Anyway, thanks for the comment :)

Frances R said...

I am sorry about being unclear. By "enablers" I meant individuals who make the "takers" aggressive behavior possible.
That would include beginners who do not know any better yet and accept dances from them, listen to their "advice"; people who believe they should be kind to the point of dancing with everyone who asks; teachers who suggest to their students it's OK to be pushy and clingy pursuing potential partners.
And do we tell our point of view on the matter, or just observe in silence?

Malevito said...

Ah, I think I understand now.

Yeah, that's a tough call. This is something I do see all the time. Sometimes the "takers" in these instances actually are teachers--at least, in the sense that they give lessons for pay. Although pretty much everybody except the total beginners know that they are bad teachers and dancers. Which is why they always prey on total beginners. They don't tend to hold on to students for longer than a few months.

But I don't know if I'd feel it was my place to warn the beginners to avoid these people. At least, not unasked. Then the issue becomes whether this will end up as a missed opportunity for someone who may have blossomed into a fine dancer but was turned off early by bad experiences and bad examples (another thing I've seen, unfortunately).

As far as teachers encouraging aggressive behavior, again I don't know if I'd feel it was my place to say anything against it (at least, not out loud). Though if I was asked I'd definitely make my opinion known.
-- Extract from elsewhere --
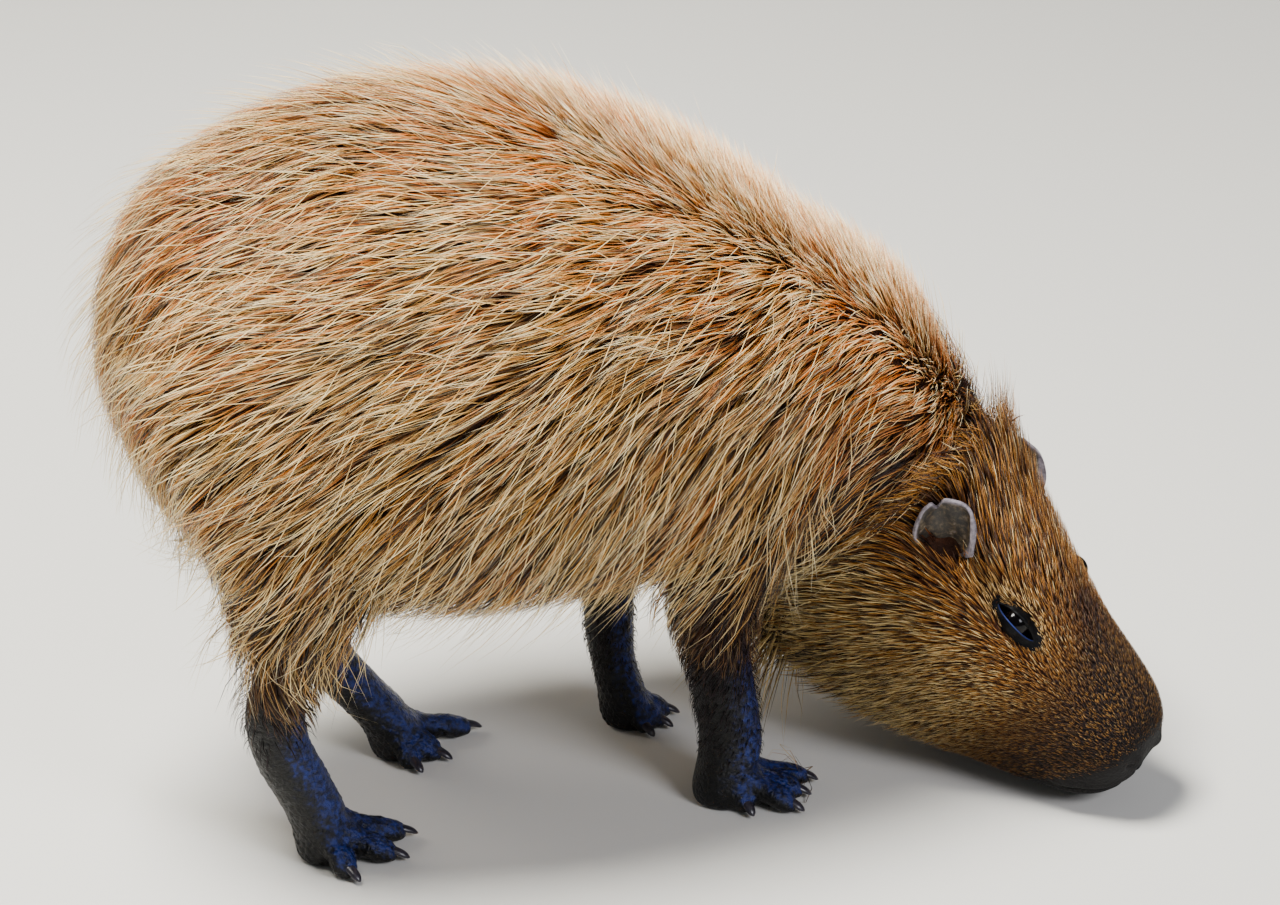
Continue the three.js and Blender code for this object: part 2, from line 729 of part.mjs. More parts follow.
const neckAhead = heading(NECK_CUT.pitch, NECK_CUT.yaw);
const neckStart = new THREE.Vector3(...NECK_CUT.at);
const headAhead = inHead(1, 0, 0).sub(inHead(0, 0, 0)).normalize();
const headPoint = inHead(HEAD_CUT_A, 0, -50);
const trunkDepth = () => COAT.core;
const neckDepth = (place) => {
  const share = Math.max(0, Math.min(1, (place - 2.2) / 2.4));
  return COAT.core + (COAT.head_core - COAT.core) * share;
};
const flat = () => 0;
const trunkCore = solid(loft(ringsOf(trunkPoint, TRUNK.length - 1, ...FINE.trunk, trunkDepth)));
const neckCore = solid(loft(ringsOf(neckPoint, NECK.length - 1, ...FINE.neck, neckDepth)));
const neckOutline = solid(loft(ringsOf(neckPoint, NECK.length - 1, ...FINE.neck_outline, flat)));
const headLoft = loft(headRings(...FINE.head));
const pastNeck = beyond(neckStart, neckAhead, GAP / 2);
const behindNeck = beyond(neckStart, neckAhead.clone().negate(), GAP / 2);
const pastHead = beyond(headPoint, headAhead, GAP / 2);
const behindHead = beyond(headPoint, headAhead.clone().negate(), GAP / 2);

const flesh = trunkCore.add(neckCore);
const legBodies = Object.fromEntries(Object.entries(LEGS).map(([name, leg]) => [name, legSolid(leg)]));
const legsGrown = joined(Object.values(legBodies).map((body) => grown(body, GAP)));
const trunkLocks = joined(coat(trunkPoint, trunkDepth, TRUNK_LOCKS, 11)).intersect(behindNeck);
const trunk = largest(flesh.intersect(behindNeck).add(trunkLocks.subtract(legsGrown)));
const neckLocks = joined(coat(neckPoint, neckDepth, NECK_LOCKS, 23)).intersect(pastNeck);
const neckWhole = flesh.intersect(pastNeck).add(neckLocks.subtract(legsGrown));
const neck = largest(neckWhole.intersect(behindHead));

let head = solid(headLoft).add(largest(neckCore.intersect(pastNeck))).intersect(pastHead);
const lips = [1, -1].map((s) => bar(mouthLine(s * MOUTH.apart, -MOUTH.sunk), MOUTH.lip, FINE.lip, false));
const atNostril = (side, ahead, halves) => headBlob(
  [NOSTRIL.a + ahead, side * NOSTRIL.b, NOSTRIL.c], halves, FINE.nostril,
);
const nostrilRims = [-1, 1].map((s) => atNostril(s, NOSTRIL.rim_ahead, NOSTRIL.rim));
head = joined([head, lids(-1), lids(1), ...lips, ...nostrilRims]);
const sockets = [-1, 1].map((s) => eyeball(s, GAP));
const mouth = bar(mouthLine(0, MOUTH.out), MOUTH.groove, FINE.groove, false);
const nostrils = [-1, 1].map((s) => atNostril(s, NOSTRIL.hole_ahead, NOSTRIL.hole));
head = head.subtract(joined([...sockets, mouth, ...nostrils]));

const skull = grown(solid(headLoft), GAP).add(grown(neckOutline, GAP));
group.add(meshOf("torso", trunk, COLOURS.coat, 0.9));
group.add(meshOf("neck", neck, COLOURS.coat, 0.9));
group.add(meshOf("head", head, COLOURS.head, 0.85));
[["right", -1], ["left", 1]].forEach(([word, s]) => {
  group.add(meshOf("ear_" + word, solid(ear(s, word, EAR.wall)).subtract(skull), COLOURS.skin, 0.8));
  group.add(meshOf("eye_" + word, eyeball(s, 0), COLOURS.eye, 0.1));
});

const trunkGrown = grown(trunkCore, GAP).add(grown(neckCore, GAP));
const above = beyond(new THREE.Vector3(0, 0, 0), new THREE.Vector3(0, 0, 1), 0);
for (const [name, leg] of Object.entries(LEGS)) {
  const long = name.startsWith("fore") ? CLAW.fore_long : CLAW.hind_long;
  const toes = leg.toes.map((toe) => solid(loft(toeRings(leg, toe))));
  const webs = leg.toes.slice(1).map((toe, i) => solid(loft(webRings(leg.toes[i], toe))));
  let body = joined([legBodies[name], ...toes, ...webs]).subtract(trunkGrown).intersect(above);
  leg.toes.forEach((toe, i) => {
    body = body.subtract(solid(loft(clawRings(toe, long, GAP))));
    const claw = solid(loft(clawRings(toe, long, 0)));
    group.add(meshOf(`claw_${name}_${i + 1}`, claw, COLOURS.claw, 0.4));
  });
  group.add(meshOf("leg_" + name, body, COLOURS.leg, 0.6));
}

// The origin is the middle of the footprint box on the floor.
const box = new THREE.Box3().setFromObject(group);
const shift = new THREE.Vector3(-(box.min.x + box.max.x) / 2, -(box.min.y + box.max.y) / 2, -box.min.z);
for (const mesh of group.children) {
  mesh.geometry.translate(shift.x, shift.y, shift.z);
}

export default group;
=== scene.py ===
import math

import bmesh
import bpy
import numpy as np
from mathutils import Matrix, Vector, bvhtree, kdtree


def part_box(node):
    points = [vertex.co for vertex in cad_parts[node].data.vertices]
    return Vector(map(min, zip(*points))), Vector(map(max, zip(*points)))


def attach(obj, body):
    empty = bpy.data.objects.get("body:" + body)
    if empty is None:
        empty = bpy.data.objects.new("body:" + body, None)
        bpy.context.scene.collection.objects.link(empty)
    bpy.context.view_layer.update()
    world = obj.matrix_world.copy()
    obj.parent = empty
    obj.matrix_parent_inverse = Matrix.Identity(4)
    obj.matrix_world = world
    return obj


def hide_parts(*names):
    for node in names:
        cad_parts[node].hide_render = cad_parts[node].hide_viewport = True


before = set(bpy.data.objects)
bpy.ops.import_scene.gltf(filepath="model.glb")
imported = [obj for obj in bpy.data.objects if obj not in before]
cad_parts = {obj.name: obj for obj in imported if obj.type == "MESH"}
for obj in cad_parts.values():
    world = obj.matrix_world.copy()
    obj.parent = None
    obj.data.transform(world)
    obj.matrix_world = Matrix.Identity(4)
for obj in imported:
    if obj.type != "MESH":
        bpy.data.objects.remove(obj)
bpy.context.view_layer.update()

MM = 0.001
rng = np.random.default_rng(7)

# Sections of the trunk along X, out to the tips of the coat: back, belly, half width, height of the
# widest line and squareness.
TRUNK = np.array([
    (-350, 462, 385, 34, 422, 2.0),
    (-336, 505, 340, 78, 408, 2.1),
    (-306, 545, 292, 112, 392, 2.2),
    (-258, 582, 246, 140, 368, 2.25),
    (-192, 609, 208, 162, 352, 2.25),
    (-108, 620, 190, 175, 342, 2.25),
    (-20, 607, 187, 174, 340, 2.25),
    (60, 577, 190, 165, 340, 2.25),
    (130, 540, 196, 154, 340, 2.25),
    (190, 497, 206, 141, 338, 2.2),
    (236, 455, 222, 120, 330, 2.2),
    (268, 410, 244, 88, 322, 2.1),
])
# Sections of the neck square to its path: centre, pitch down, turn to the right, reach up and down
# and half width.
NECK = np.array([
    (130, 0, 352, 24, 0, 152, 145, 142),
    (190, -2, 334, 30, 4, 142, 135, 134),
    (236, -8, 306, 37, 12, 134, 132, 124),
    (272, -18, 272, 41, 26, 124, 132, 114),
    (298, -30, 236, 44, 40, 112, 128, 103),
    (316, -44, 202, 44, 48, 98, 112, 90),
])
# The head's own axes start between the ears and run forwards, left and up.
EARS_AT = np.array([346.0, -90.0, 236.0])
HEAD_YAW = -48
HEAD_PITCH = 44
# Sections of the head from behind the ears to the nose: distance, crown, throat, half width, height
# of the widest line and squareness.
HEAD = np.array([
    (-62, 44, -180, 92, -64, 2.0),
    (-25, 41, -197, 97, -76, 2.0),
    (20, 38, -207, 98, -88, 1.98),
    (60, 34, -208, 95, -90, 2.0),
    (97, 29, -198, 88, -85, 2.1),
    (135, 23, -178, 76, -74, 2.25),
    (172, 19, -149, 63, -62, 2.4),
    (205, 13, -119, 54, -52, 2.55),
    (226, 3, -101, 48, -48, 2.6),
    (239, -9, -89, 41, -48, 2.5),
    (248, -23, -79, 30, -50, 2.4),
    (253, -38, -67, 16, -52, 2.2),
])
# An eye: its place on the head, depth in the skin, radius, and the length and height of its opening.
EYE = {"a": 91, "c": 1, "inset": 11.5, "radius": 12.5, "long": 26.5, "open_up": 4.2, "open_down": 4.0}
# Folds round an eye: half length, place above it, half height, and how far they stand out of the face.
BROW = (30, 17, 8, 3.0)
POUCH = (26, -15, 6, 1.6)
SOCKET = {"half_long": 19, "half_high": 10, "deep": 12}
# The mouth line above the throat's outline, and the lips beside it.
MOUTH = {"above": 24, "half_high": 2.6, "deep": 4.5, "lip_off": 7, "lip_half": 4.5, "lip_out": 1.4}
CLEFT = {"half_wide": 2.2, "c": -46, "half_high": 17, "deep": 3.0}
NOSTRIL = {"b": 20, "c": -28, "half_long": 8.5, "half_high": 4.6, "deep": 9.0, "turn": (0.86, 0.5)}
NOSTRIL_RIM = {"b": 22, "c": -18, "half_wide": 12, "half_high": 5, "out": 2.0}
EAR_HOLE = {"a": 18, "c": -4, "half_long": 9, "half_high": 8, "deep": 9}
# Half length and half height of the bare skin round an eye.
LID_PATCH = (21, 12.5)
# An ear: its root, height, width, wall and radius of its cup, the way it stands, the way it opens and
# how deep its root is sunk.
EAR = {"a": 9, "b": 61, "c": -7, "tall": 58, "wide": 60, "wall": 2.4, "bend": 27}
EAR_AXIS = (-0.45, 0.38, 0.78)
EAR_OPENS = {"right": (0.35, 0.93, -0.1), "left": (0.8, 0.6, -0.1)}
EAR_SUNK = {"right": 9, "left": 16}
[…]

I think the thing about being kind is almost an ingrained thing, something we are taught about civility from an early age. It's a tough habit to break, especially for women. I'm not sure if, depending on temperament, it ever gets to be totally easy or comfortable to become very strong about turning down invitations, but I do think that's one of the things that develops over time. Maybe it's best to let the victims come to it on their own. As for the predators, I think all we can do is refuse to dance with them. It may not make them go away, but at least we don't have to deal with them directly.

Frances R said...

Thanks for sharing your thoughts once more!